Discussion:
[fontforge-users] SetFontNames Unicode
akovia
2015-12-17 18:55:28 UTC
Permalink
I wrote a script fix some naming errors like leading spaces in names and
such and ran across something I don't understand.

In this instance I have a font with the following PS Names

Fontname    = Abaddon Familyname  = AbaddonTM Fullname    = Abaddon™

The relevant part of the script ...

Print("familyname   = "+"["+fmly+"]") Print("$fullname    =
"+"["+$fullname+"]") Print("fulfixed     = "+"["+fulfixed+"]")
SetFontNames($fontname,fmly,fulfixed) Print("familyname   =
"+"["+fmly+"]") Print("$fullname    = "+"["+$fullname+"]")
Print("fulfixed     = "+"["+fulfixed+"]")

and the result ...

familyname   = [AbaddonTM] $fullname    = [Abaddon™] fulfixed     =
[Abaddon™]

familyname   = [AbaddonTM] $fullname    = [Abaddon"] fulfixed     =
[Abaddon™]

(Output separated for readability and brackets were for identifying
leading and trailing spaces)

So it seems obvious that it is converting the unicode symbol to a double
quote, but is this the intended behavior, or am I doing something wrong?
Personally I'd rather have it removed all together if it can't set it to
the unicode, or at least have a hash table to convert to regular ascii.
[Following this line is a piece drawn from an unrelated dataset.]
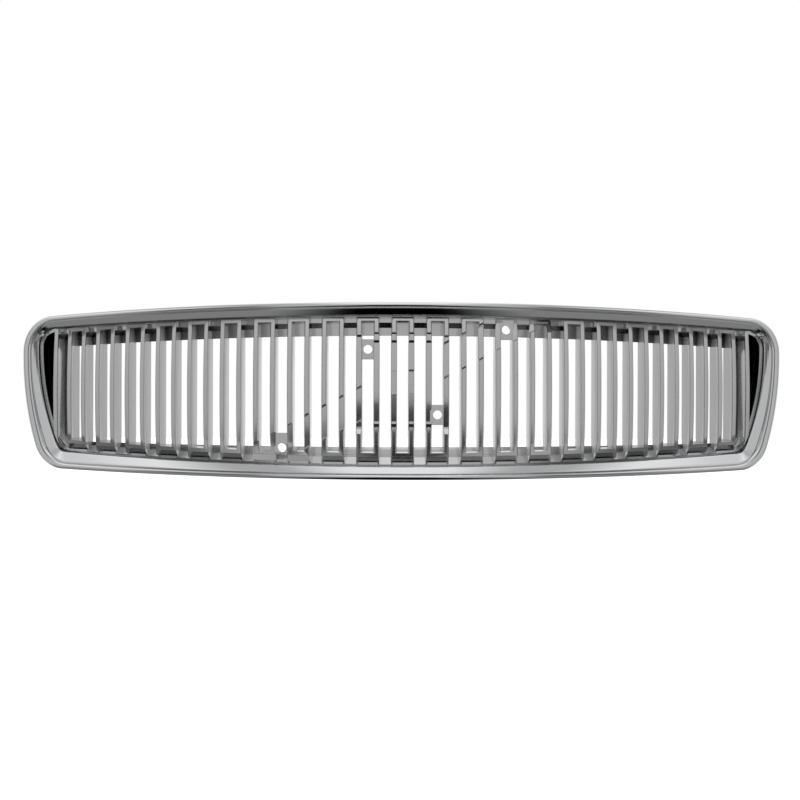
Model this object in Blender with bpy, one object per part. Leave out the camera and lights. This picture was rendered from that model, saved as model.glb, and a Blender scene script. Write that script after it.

Any input would be most appreciated.
--
  akovia
m***@ansuz.sooke.bc.ca
2015-12-17 22:19:28 UTC
Permalink
Post by akovia
familyname   = [AbaddonTM]
$fullname    = [Abaddon"]
fulfixed     = [Abaddon™]
So it seems obvious that it is converting the unicode symbol to a double
quote, but is this the intended behavior, or am I doing something wrong?
I think it's taking the low byte of the Unicode value. The trademark
symbol is U+2122 and the quote is U+0022, and on trying with some other
non-ASCII values, it seems to consistently take the low byte of others as
well. I think it's likely that the field cannot contain non-ASCII values,
but this certainly seems like the wrong way to enforce that requirement.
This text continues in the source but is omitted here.